Naturally, the criteria have greater leeway regarding the bikes allowed in the race: all are permitted although the organizers strongly advise to dust off your most retro velocipede for the occasion (there is also a Best Vintage Bicycle Prize). Alternatively, if your ride is not exactly antique, you can always sign up for the competition reserved for the best-decorated bike.

The Tweed Run was born back in 2009, when on 24 January, 300 tweed enthusiasts met up in Savile Row, where some of the worlds most important tailors are based, for a fun cycle mixing a traditional parade with a critical mass. Over the years, the idea of combining vintage lifestyle with the extreme modernism characterising many passionate cyclists has spread beyond country borders and today there are a number of popular tweed runs held around the world, from Boston to Riga, San Francisco and Pescara.  

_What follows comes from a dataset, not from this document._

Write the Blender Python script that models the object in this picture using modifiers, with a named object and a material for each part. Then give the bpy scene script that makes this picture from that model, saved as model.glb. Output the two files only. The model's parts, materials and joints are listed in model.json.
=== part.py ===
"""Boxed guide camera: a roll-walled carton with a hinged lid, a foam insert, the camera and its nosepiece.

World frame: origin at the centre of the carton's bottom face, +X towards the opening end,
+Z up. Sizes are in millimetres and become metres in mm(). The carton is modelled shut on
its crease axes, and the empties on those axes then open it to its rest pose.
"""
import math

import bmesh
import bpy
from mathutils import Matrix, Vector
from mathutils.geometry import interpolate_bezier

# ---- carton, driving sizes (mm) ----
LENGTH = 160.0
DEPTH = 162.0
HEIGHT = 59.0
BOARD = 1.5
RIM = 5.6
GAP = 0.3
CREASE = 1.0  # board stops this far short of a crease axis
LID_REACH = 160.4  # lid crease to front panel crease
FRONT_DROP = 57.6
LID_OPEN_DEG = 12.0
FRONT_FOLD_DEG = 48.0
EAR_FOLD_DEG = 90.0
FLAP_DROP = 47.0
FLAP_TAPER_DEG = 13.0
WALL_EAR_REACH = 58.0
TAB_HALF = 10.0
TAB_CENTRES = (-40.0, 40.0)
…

The organizers, however, are keen to inform us that London will always be the landmark location. In addition to fundraising (the proceeds are donated, among other initiatives, to the recycling of bicycles to be sent to young Africans), the Tweed Run also has the strong cultural purpose of reviving British identity, and there is nothing more English than stopping to park your bike, adjusting your tweed jacket and enjoying a cup of tea in the streets of Central London, extraordinarily closed. “It doesn’t matter whether you take it with milk or lemon”, Bourne & Hollingsworth tells us. “The most important thing is not to rush, afternoon tea is one of the greatest pleasures in life”. So no one will mind should moustaches (for which there is the special Best Moustache Prize – open to men and women) get temporarily disarrayed or, worse still, dirty. 

Ultimately, if there is a constant in the colourful opinions of the journalists and enthusiasts who proudly become tweed riders each year, there is the distinct feeling that London is far more friendly the day of the race: tourists fall peaceful, children are astonished, drivers become disciplined. Even those who puncture a tyre do not lose their smile. The great strength of the Tweed Run, and the shared reason for its success, is mentioned in the mission of The London Cycling Campaign, one of the event’s main partners: to transform London into a healthier, cleaner and happier place to live, where getting around the by bike is a convenient and safe choice for all Londoners.